Fig 1.
MicroSLAM motivation and approach.
A) Flow chart of microSLAM modeling approach (diagram created in BioRender). B – G) Two bacterial species with different population structures. First row: High population structure species Phocaeicola dorei (260 IBD cases, 218 controls); Second row: Low population structure species Blautia massiliensis (73 IBD cases, 44 controls). B&E) Heatmap of gene-by-gene correlation matrix based on gene presence/absence across IBD samples, using the top 1000 most variable genes. Red: high positive correlation, Blue: high negative correlation. C&F) Heatmap of sample-by-sample GRM (1 minus Manhattan distance of gene presence/absence profiles). Dark green: high similarity, White: low similarity. D&G) Q-Q plot for p-values from tests of association between case/control status and presence/absence of individual genes in the pangenome. Tests are based on micoSLAM and standard logistic regression that does not adjust for population structure (glm). The diagonal line shows expected p-values under the null hypothesis of no association. Pangenome profiling for the metagenomes was done using MIDAS v3 [11].
Fig 2.
MicroSLAM detects both strain and gene associations.
A) The GRM for Ruminococcus B gnavus with hosts sorted by their estimated b values and annotated by their disease status. B) PCoA from the R. gnavus gene presence/absence colored by host disease status (as in A). C) Histogram of permutation test statistics (-values) from the
test for R. gnavus. The line denotes the observed value of t. D) ROC plot for the microSLAM
test model for R. gnavus. The statistic τ quantifies population structure. E) Gene presence/absence plot for a subset of genes associated with the random effect b for R. gnavus. Samples are ordered by b and annotated by their disease status.
Fig 3.
Simulations show that microSLAM improves power and false positive rates.

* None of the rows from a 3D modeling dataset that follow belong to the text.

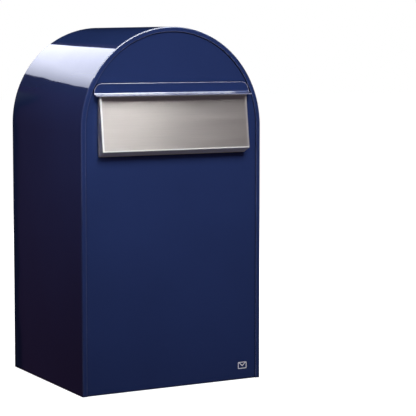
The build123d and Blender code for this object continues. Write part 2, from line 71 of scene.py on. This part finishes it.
# ---- light and surroundings ---------------------------------------------------------------
def area_light(name, place, target, size, watts, colour=(1.0, 1.0, 1.0), spread=180):
    """A softbox that lights surfaces but doesn't show in their gloss."""
    data = bpy.data.lights.new(name, "AREA")
    data.shape = "RECTANGLE"
    data.size, data.size_y = size
    data.energy = watts
    data.color = colour
    data.spread = math.radians(spread)
    light = bpy.data.objects.new(name, data)
    scene.collection.objects.link(light)
    light.location = place
    aim = Vector(target) - Vector(place)
    light.rotation_euler = aim.to_track_quat("-Z", "Y").to_euler()
    light.visible_camera = False
    light.visible_glossy = False


def glow_card(name, corners, colour, levels, along="X", span=(0.0, 1.0)):
    """A lit panel seen in gloss only.  Its strength runs between two levels along one axis."""
    mesh = bpy.data.meshes.new(name)
    mesh.from_pydata(corners, [], [(0, 1, 2, 3)])
    card = bpy.data.objects.new(name, mesh)
    scene.collection.objects.link(card)
    card.visible_camera = False
    card.visible_shadow = False
    card.visible_diffuse = False
    mat = bpy.data.materials.new(name)
    mat.use_nodes = True
    tree = mat.node_tree
    tree.nodes.clear()
    place = tree.nodes.new("ShaderNodeTexCoord")
    split = tree.nodes.new("ShaderNodeSeparateXYZ")
    tree.links.new(place.outputs["Object"], split.inputs["Vector"])
    level = remap(tree, split.outputs[along], levels[0], levels[1], span)
    glow = tree.nodes.new("ShaderNodeEmission")
    glow.inputs["Color"].default_value = (*colour, 1)
    tree.links.new(level, glow.inputs["Strength"])
    output = tree.nodes.new("ShaderNodeOutputMaterial")
    tree.links.new(glow.outputs[0], output.inputs["Surface"])
    mesh.materials.append(mat)


def wall_card(name, x, y, z, colour, levels, along="X", span=(0.0, 1.0)):
    """An upright glow card across the scene, between its (low, high) x and z."""
    corners = [(x[0], y, z[0]), (x[1], y, z[0]), (x[1], y, z[1]), (x[0], y, z[1])]
    glow_card(name, corners, colour, levels, along, span)


def even(level):
    """The levels of a card that is equally bright all over."""
    return level, level


def make_lights():
    """Softboxes light the surfaces, and cards make what the gloss and the steel reflect."""
    area_light("key_softbox", (-0.05, -1.75, 2.15), (0, -0.17, 0.66), (1.4, 0.9), 5.35, spread=45)
    area_light("left_softbox", (-0.9, -0.6, 0.8), (-0.2, -0.1, 0.55), (0.3, 0.3), 0.26, spread=50)
    area_light("back_softbox", (0.9, 2.0, 1.8), (0, 0, 0.36), (1.6, 1.6), 50, (0.95, 0.97, 1.0))
    area_light("top_softbox", (0.1, 0.0, 2.4), (0, 0, 0.5), (1.2, 1.2), 10, (0.95, 0.97, 1.0))
    violet = (0.052, 0.026, 0.055)
    wall_card("violet_wall", (-5.0, -0.5), 3.4, (-1.5, 1.5), violet, even(1.0))
    # the band on the left of the round top
    back = 3.0
    foot = 1.63
    glow_card("band_card", [(-2.2, back, foot), (0.39, back, foot), (-0.1, back, 3.0), (-2.2, back, 3.0)],
              (0.81, 0.84, 1.0), (2.7, 4.75), "Z", (foot, 1.88))
    # the light that falls off across the flap, and the line along the hood's lip
    white = (0.93, 0.96, 1.0)
    overhead = 1.8
    front, middle, rear = -0.85, -0.43, -0.2
    edge_front, edge_middle, edge_rear = 0.685, 0.618, 0.601
    left, right, strip_right = -1.5, 2.6, 0.84
    glow_card("overhead_card", [(left, front, overhead), (edge_front, front, overhead),
                                (edge_rear, rear, overhead), (left, rear, overhead)],
              white, even(31.5))
    glow_card("overhead_spill", [(edge_front, front, overhead), (right, front, overhead),
                                 (right, middle, overhead), (edge_middle, middle, overhead)],
              white, even(6.8))
    glow_card("overhead_strip", [(edge_middle, middle, overhead), (strip_right, middle, overhead),
                                 (strip_right, rear, overhead), (edge_rear, rear, overhead)],
              white, even(28.0))
    half, near, far = 1.6, 0.45, 1.4
    glow_card("rear_overhead", [(-half, near, overhead), (half, near, overhead),
                                (half, far, overhead), (-half, far, overhead)],
              white, even(9.0))
    # what the sides and the back reflect
    wall_card("rear_fill", (-0.55, 1.2), 1.0, (-0.8, 0.78), white, (0.0, 0.3), "X", (-0.55, -0.36))
    wall_card("dark_wall", (0.45, 4.0), 3.3, (-0.5, 2.3), (0.3, 0.5, 1.0), even(0.01))
    left, right = -2.0, 2.5
    near, near_z = -0.3, -0.06
    far, far_z = -4.0, -1.07
    glow_card("floor_bounce", [(left, far, far_z), (right, far, far_z),
                               (right, near, near_z), (left, near, near_z)],
              (1.0, 0.98, 0.96), even(0.42))
    left, near, far, top = -3.0, -0.6, -3.0, 2.4
    glow_card("left_card", [(left, far, 0.0), (left, near, 0.0), (left, near, top), (left, far, top)],
              (0.8, 0.72, 1.0), even(0.8))


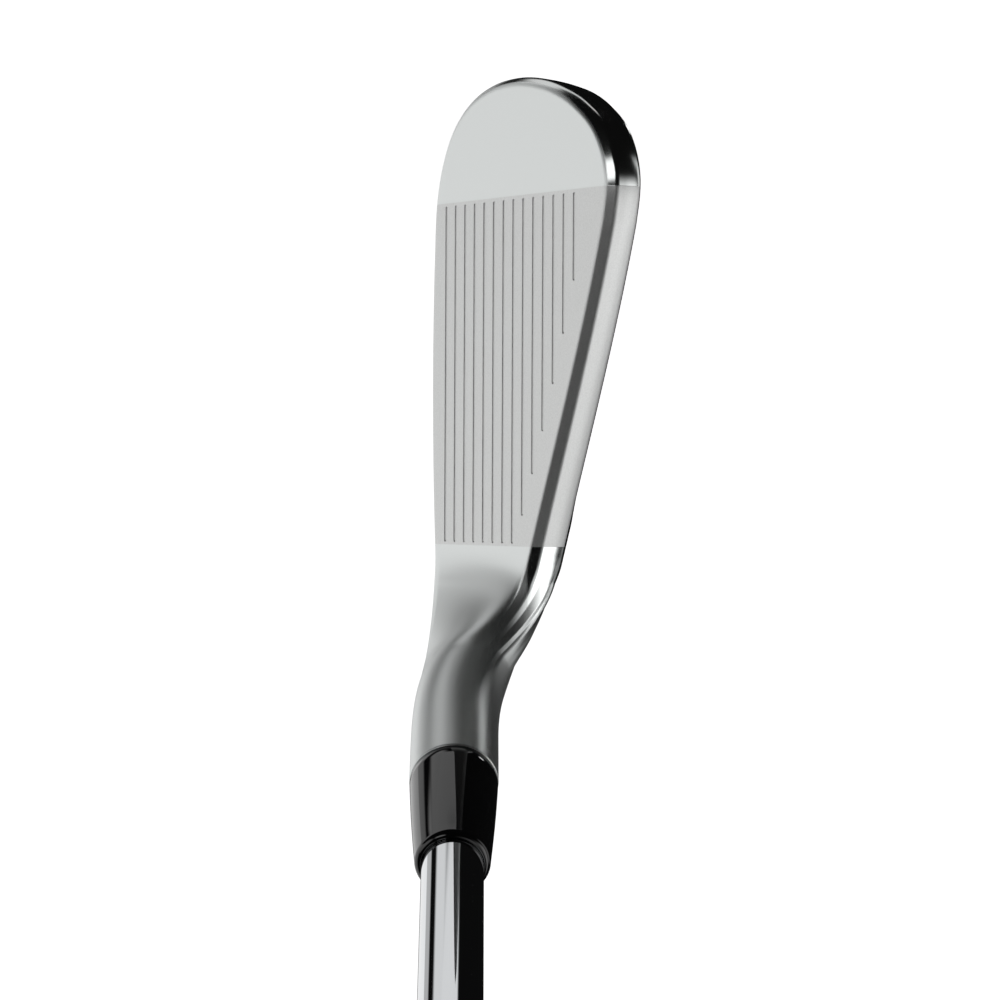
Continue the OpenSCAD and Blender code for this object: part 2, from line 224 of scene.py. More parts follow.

A) The false positive rates of the τ test of microSLAM were estimated using simulations with varying GRMs but no trait associations. We simulated gene presence/absence and GRMs for the 1000 iterations (τ test simulation 1; Methods). A histogram of p-values for the τ tests shows that the percentage of tests with a p-value < 0.05 is 5.4%. B) Power of the τ test for simulations with a range of values for the odds ratio of the simulated y compared to presence of the trait-associated strain (τ test simulation 2; Methods), repeated for different numbers of samples (N). C) False positive rates of the β tests for glm and microSLAM were estimated using simulations with varying levels of population structure (τ) but no trait associations. We simulated gene presence/absence using the GRMs for the 71 species in the IBD compendium (β test simulation 1; Methods). The false positive rate increases with for the glm and is generally above the targeted level (0.05; horizontal line), while it decreases and is generally below 0.05 for microSLAM. D) Power for 3 simulated species with different τ values and numbers of samples (N). For a subset of genes, presence/absence is simulated based on the trait using a range of odds ratios; other genes have presence probabilities that do not depend on the trait (β test simulation 2; Methods).
Fig 4.
MicroSLAM identifies novel IBD associations.
We analyzed all 71 species in our IBD compendium for three types of associations with case/control status: relative abundance (Kraken2 + Bracken: amount of the species predicts disease), population structure (microSLAM τ: strain predicts disease), and gene family (microSLAM β: gene presence/absence predicts disease). A) Venn diagram showing the number of species with significant IBD associations of each type. For genes, we counted the species if it had at least one significant gene family; species varied in the number of hits (S2 Table). All tests are localFDR adjusted for multiple testing. B) Boxplots showing the AUC ROC from τ test models for all 71 species, stratified by bacterial class. C) UHGG species tree for all 71 species, colored by order. The τ value, p-value for τ test, number of significant genes, and number of samples for each species are plotted in the outer rings. D) Volcano plot for β tests with significant genes (localFDR < 0.2) colored by bacterial order. (S3 Table) E) Bar plot of COG categories for the 83 genes with significant β tests.
Table 1.
A seven-gene operon present in all nine F. prausnitzii clades in UHGG v2.
Fig 5.
Investigation of F. prausnitzii fructoselysine PTS system operon.
A) 52 representative genomes selected from NCBI and colored by the dRep secondary cluster (Selection of Faecalibacterium prausnitzii genomes, Methods). B) Comparison of S. Typhimurium operon to operon in F. prausnitzii D. C) Graphic of the F. prausnitzii fructoselysine PTS system operon and its products (made in BioRender). D) P-values for F. prausnitzii fructoselysine PTS system operon genes in microSLAM β tests across the four F. prausnitzii species defined by UHGG. The flanking genes are much less significant than the genes within the operon. Subunit D (most significant gene in microSLAM analysis) is located at 0, and all other indices are relative to this gene.